POWER FRACTIONAL PART DEFINITE INTEGRAL:

The same formula can be extended to any given positive integer power:

$latex \displaystyle I_2= \int_0^x \left\{{x}\right\}^n dx= \frac{x+ \left\{{x}\right\}^{n+1}-\left\{{x}\right\}}{n+1}$

$latex \displaystyle I_2= \frac{ \lfloor x \rfloor + \left\{{x}\right\}^{n+1}}{n+1}$

## Sunday, 22 March 2009

### INTEGRATING ROUNDING FUNCTIONS-(I)

Integer Rounding Functions can be found in many Number Theory texts, but I wasn´t able to find something about its integrals.

The following expressions can be derived just from their plots, adding and subtracting areas. They hold if $latex \displaystyle \;x\geq 0$

The Triangular Numbers function is used to get shorter expressions.

$latex \displaystyle T(n)=\frac{n^{2}+n}{2}$

FLOOR FUNCTION DEFINITE INTEGRAL:

$latex \displaystyle \int_0^x \lfloor x \rfloor dx = \left\{{x}\right\}\lfloor x \rfloor +T(\lfloor x \rfloor-1)$

FRACTIONAL PART FUNCTION DEFINITE INTEGRAL:

$latex \displaystyle \int_0^x \left\{{x}\right\} dx = \frac{x}{2}- \left\{{x}\right\} +T( \left\{{x}\right\} )$

$latex \displaystyle \int_0^x \left\{{x}\right\} dx = \frac{x}{2} +T( \left\{{x}\right\}-1 )$

$latex \displaystyle \int_0^x \left\{{x}\right\} dx =\frac{x+ \left\{{x}\right\}^{2}-\left\{{x}\right\}}{2}$

CEILING FUNCTION DEFINITE INTEGRAL:

$latex \displaystyle \int_0^x \lceil x \rceil dx = \lceil x \rceil (x-\lceil x \rceil)+T(\lceil x \rceil)$

All these formulas can be changed using the relations between them:

$latex \displaystyle \left\{{x}\right\}=x- \lfloor x \rfloor$

This topic doesn't finish here it's going to be used on incoming posts.

Archives:

References:

[1]-Štefan Porubský:Retrieved 2009/3/22 from Interactive Information Portal for Algorithmic Mathematics, Institute of Computer Science of the Czech Academy of Sciences, Prague, Czech Republic http://www.cs.cas.cz/portal/AlgoMath/NumberTheory/ArithmeticFunctions/IntegerRoundingFunctions.htm
[2]-Greg Gamble: The University of Western Australia SCHOOL OF MATHEMATICS & STATISTICS The Floor or Integer Part function

## Thursday, 19 March 2009

### INVERSE POLYGONAL NUMBERS SERIES-Notes

The final result, in the preceeding post, can not be derived from a telescoping series [3], if $latex \displaystyle k$ is not integer (See comments at reference [1]).

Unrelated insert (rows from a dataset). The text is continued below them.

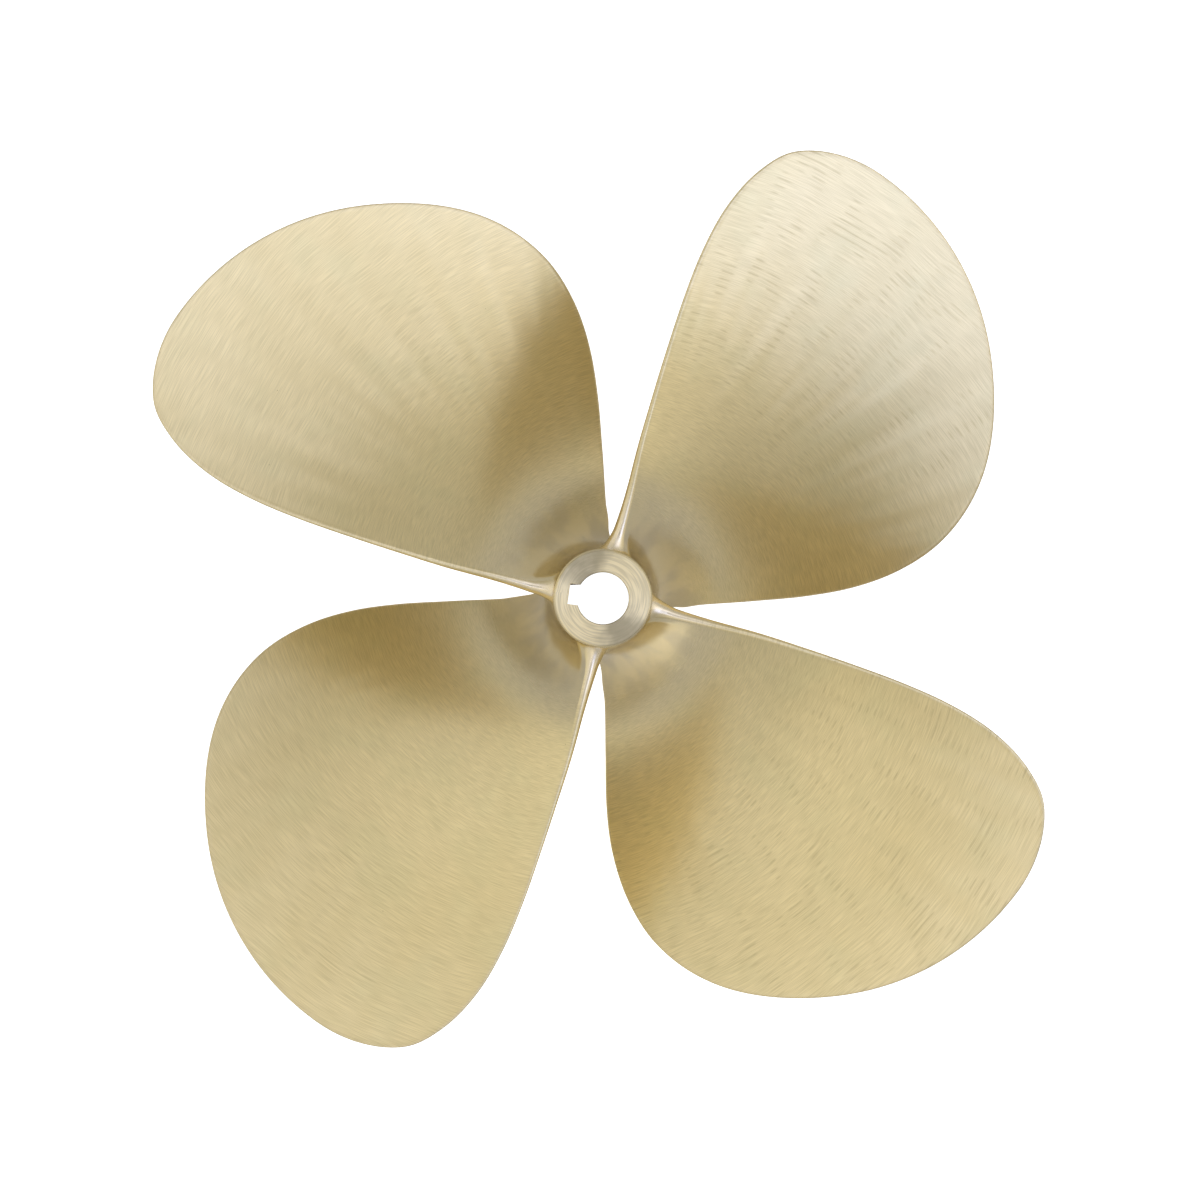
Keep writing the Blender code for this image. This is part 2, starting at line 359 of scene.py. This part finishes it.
def blade_skin(name, finish, middle, turn):
    """A blade with its quarter of the hub's side, wrapped from a flat grid."""
    rows = blade_rows(finish, middle)
    columns = 2 * SIDE_STEPS
    deselect_all()
    bpy.ops.mesh.primitive_grid_add(x_subdivisions=columns, y_subdivisions=len(rows) - 1, size=2)
    skin = bpy.context.object
    skin.name = name
    edge = skin.data.attributes.new("edge_depth", "FLOAT", "POINT")
    for vertex in skin.data.vertices:
        column = round((vertex.co.x + 1) / 2 * columns) % columns
        row = round((vertex.co.y + 1) / 2 * (len(rows) - 1))
        angle, radius, height, depth = rows[row][column]
        edge.data[vertex.index].value = depth
        clear_of_hub = min(max(radius - hub_radius(height), 0.0) / FILLET_HEIGHT, 1.0)
        vertex.co = (radius * math.cos(angle + turn), radius * math.sin(angle + turn), height)
        vertex.co += BLADES_CENTRE * clear_of_hub
    return skin


def ring_select(obj, height, radius):
    """Selects, in edit mode, the open edge loop round the hub at this height and radius."""
    bpy.ops.mesh.select_all(action="DESELECT")
    bpy.ops.object.mode_set(mode="OBJECT")
    for vertex in obj.data.vertices:
        near = abs(vertex.co.z - height) < 1e-5 and abs(vertex.co.xy.length - radius) < 1e-5
        vertex.select = near
    bpy.ops.object.mode_set(mode="EDIT")
    bpy.ops.mesh.select_mode(type="VERT")


def draw_ring(scale, rise):
    """Extrudes the selected ring to a new radius and height."""
    bpy.ops.mesh.extrude_edges_move()
    bpy.ops.transform.resize(value=(scale, scale, 1.0), center_override=(0.0, 0.0, 0.0))
    bpy.ops.transform.translate(value=(0.0, 0.0, rise))


def casting():
    """The four blades joined round the hub, with its turned ends and its bore."""
    foot = blade_ring(MEAN_HUB_RADIUS, FINISH[1])
    flat = [untwisted(angle, height) for angle, _, height, _ in foot]
    middle = (min(flat) + max(flat)) / 2
    quarters = []
    for i, finish in enumerate(FINISH):
        quarters.append(blade_skin(f"blade_{i + 1}", finish, middle, 2 * math.pi * i / len(FINISH)))
    deselect_all()
    for quarter in quarters:
        quarter.select_set(True)
    bpy.context.view_layer.objects.active = quarters[0]
    bpy.ops.object.join()
    wheel = bpy.context.object
    wheel.name = "propeller_casting"
    bpy.ops.object.mode_set(mode="EDIT")
    bpy.ops.mesh.select_mode(type="VERT")
    bpy.ops.mesh.select_all(action="SELECT")
    bpy.ops.mesh.remove_doubles(threshold=1e-6)

    aft_profile = (
        (HUB_AFT_RADIUS - AFT_RIM * 0.7, HUB_LENGTH - AFT_RIM * 0.3),
        (HUB_AFT_RADIUS - AFT_RIM, HUB_LENGTH),
        (BORE_AFT_RADIUS + BORE_AFT_CHAMFER, HUB_LENGTH),
        (bore_radius(HUB_LENGTH - BORE_AFT_CHAMFER), HUB_LENGTH - BORE_AFT_CHAMFER),
    )
    forward_profile = (
        (HUB_FORWARD_RADIUS - FORWARD_RIM * 0.3, FORWARD_RIM * 0.3),
        (HUB_FORWARD_RADIUS - FORWARD_RIM, 0.0),
        (bore_radius(0.0) + BORE_FORWARD_CHAMFER, 0.0),
        (bore_radius(BORE_FORWARD_CHAMFER), BORE_FORWARD_CHAMFER),
    )
    for height, profile in ((HUB_LENGTH - AFT_RIM, aft_profile), (FORWARD_RIM, forward_profile)):
        radius = hub_radius(height)
        ring_select(wheel, height, radius)
        for next_radius, next_height in profile:
            draw_ring(next_radius / radius, next_height - height)
            radius, height = next_radius, next_height
    bpy.ops.mesh.select_all(action="DESELECT")
    bpy.ops.mesh.select_mode(type="EDGE")
    bpy.ops.mesh.select_non_manifold()
    bpy.ops.mesh.bridge_edge_loops()
    bpy.ops.mesh.select_all(action="SELECT")
    bpy.ops.mesh.normals_make_consistent(inside=False)
    bpy.ops.object.mode_set(mode="OBJECT")
    return wheel


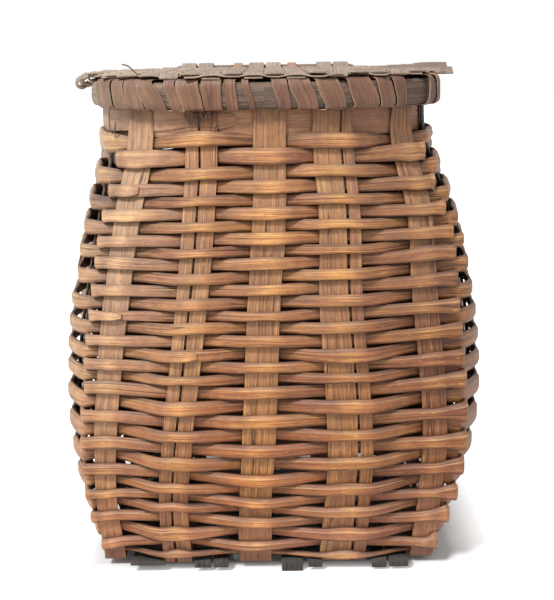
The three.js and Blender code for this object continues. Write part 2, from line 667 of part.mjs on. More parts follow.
// How far the lid's outline reaches on one axis at a place on the other.
function lidReach(place) {
  const share = Math.min(OUTLINE_LIMIT, Math.abs(place) / LID_HALF);
  return LID_HALF * (1 - share ** RIM_SQUARE) ** (1 / RIM_SQUARE);
}

LATHS.forEach((y, n) => {
  const reach = lidReach(Math.abs(y) + LATH_WIDTH / 4);
  const middleLath = n === (LATH_COUNT - 1) / 2;
  const ends = middleLath ? [LATH_ENDS.left, LATH_ENDS.right] : [RIM_LEAN - reach, RIM_LEAN + reach];
  const places = ends.map((x) => ({
    middle: new THREE.Vector3(x, y, MAT_Z), across: ALONG_Y, through: new THREE.Vector3(0, 0, 1), width: LATH_WIDTH,
  }));
  addPiece(`lid_lath_${n + 1}`, strip(places, LATH_THICK), 'lid');
});

const HOOK_RADIUS = STICK_RADIUS + HOOK_CLEAR + SPLINT_THICK / 2;
const HOOK_STEPS = [75, 45, 15, -15, -45, -75, -105, -130];

for (let n = -4; n <= 4; n += 1) {
  const x = n * SPLINT_PITCH + RIM_LEAN;
  const reach = lidReach(Math.abs(n) * SPLINT_PITCH + SPLINT_WIDTH / 4);
  const hooked = n === 0 || Math.abs(n) === 2;
  const backEnd = Math.abs(n) === 1 ? CUT_BACK_Y : reach;
  const places = [];
  const add = (y, z, through = new THREE.Vector3(0, 0, 1)) => places.push({
    middle: new THREE.Vector3(x, y, z), across: ALONG_X, through, width: SPLINT_WIDTH,
  });
  const level = (lath) => MAT_Z + ((lath + n) % 2 === 0 ? LID_OFFSET : -LID_OFFSET);
  const crossed = LATHS.map((y, lath) => ({ y, lath })).filter(({ y }) => Math.abs(y) < reach - LID_END_MARGIN);
  add(-reach, level(crossed[0].lath));
  for (const { y, lath } of crossed) {
    const edges = [y - LATH_WIDTH / 2 - MAT_MARGIN, y + LATH_WIDTH / 2 + MAT_MARGIN];
    const inside = edges.filter((edge) => Math.abs(edge) < reach - MAT_MARGIN && edge < backEnd - MAT_MARGIN);
    inside.forEach((edge) => add(edge, level(lath)));
  }
  if (hooked) {
    for (const degrees of HOOK_STEPS) {
      const angle = THREE.MathUtils.degToRad(degrees);
      add(STICK_Y + HOOK_RADIUS * Math.cos(angle), STICK_Z + HOOK_RADIUS * Math.sin(angle),
        new THREE.Vector3(0, Math.cos(angle), Math.sin(angle)));
    }
  } else {
    add(backEnd, places[places.length - 1].middle.z);
  }
  addPiece(`lid_splint_${n + 5}`, strip(places, SPLINT_THICK), 'lid');
}

const STICK_HALF_LENGTH = 92;
const stick = new THREE.CylinderGeometry(STICK_RADIUS, STICK_RADIUS, 2 * STICK_HALF_LENGTH, 10);
stick.rotateZ(Math.PI / 2);
stick.translate(RIM_LEAN, STICK_Y, STICK_Z);
addPiece('lid_hinge_stick', stick, 'stake');

// The origin goes under the middle of the whole shape
const extent = new THREE.Box3().setFromObject(basket);
const centre = extent.getCenter(new THREE.Vector3());
basket.position.set(-centre.x, -centre.y, 0);
console.log(`moved by ${-centre.x.toFixed(3)}, ${-centre.y.toFixed(3)} mm, lowest point ${extent.min.z.toFixed(3)} mm`);

export default basket;
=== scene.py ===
import bpy
import numpy as np
from mathutils import Euler, Matrix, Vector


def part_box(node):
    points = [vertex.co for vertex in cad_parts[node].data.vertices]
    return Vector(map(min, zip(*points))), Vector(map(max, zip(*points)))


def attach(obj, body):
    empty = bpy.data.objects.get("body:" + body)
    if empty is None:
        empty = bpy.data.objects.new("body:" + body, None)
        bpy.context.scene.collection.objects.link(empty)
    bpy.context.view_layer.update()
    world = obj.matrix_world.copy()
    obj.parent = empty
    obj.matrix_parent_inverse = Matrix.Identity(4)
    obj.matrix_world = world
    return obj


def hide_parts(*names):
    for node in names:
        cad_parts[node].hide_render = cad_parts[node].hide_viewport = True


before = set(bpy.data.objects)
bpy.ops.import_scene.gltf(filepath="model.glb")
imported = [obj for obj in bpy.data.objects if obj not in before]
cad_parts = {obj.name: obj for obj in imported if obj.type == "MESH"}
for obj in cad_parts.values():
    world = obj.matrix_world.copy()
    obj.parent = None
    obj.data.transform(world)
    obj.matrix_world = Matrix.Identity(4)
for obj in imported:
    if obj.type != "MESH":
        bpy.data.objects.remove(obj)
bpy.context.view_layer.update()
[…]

$latex \displaystyle \sum_{n=1}^\infty \frac{1}{n(n+k)}=\frac{H_k}{k}$

This lack of generality, can be avoided, if we consider a more general definition for the Harmonic Numbers [4], extended to the complex plane, using the function:

$latex \displaystyle H_z=\gamma+\psi_0(z+1)$

Where $latex \displaystyle \psi_0 \;$ is the so called digamma function, and $latex \displaystyle \;\gamma\;$ is the Euler-Mascheroni constant.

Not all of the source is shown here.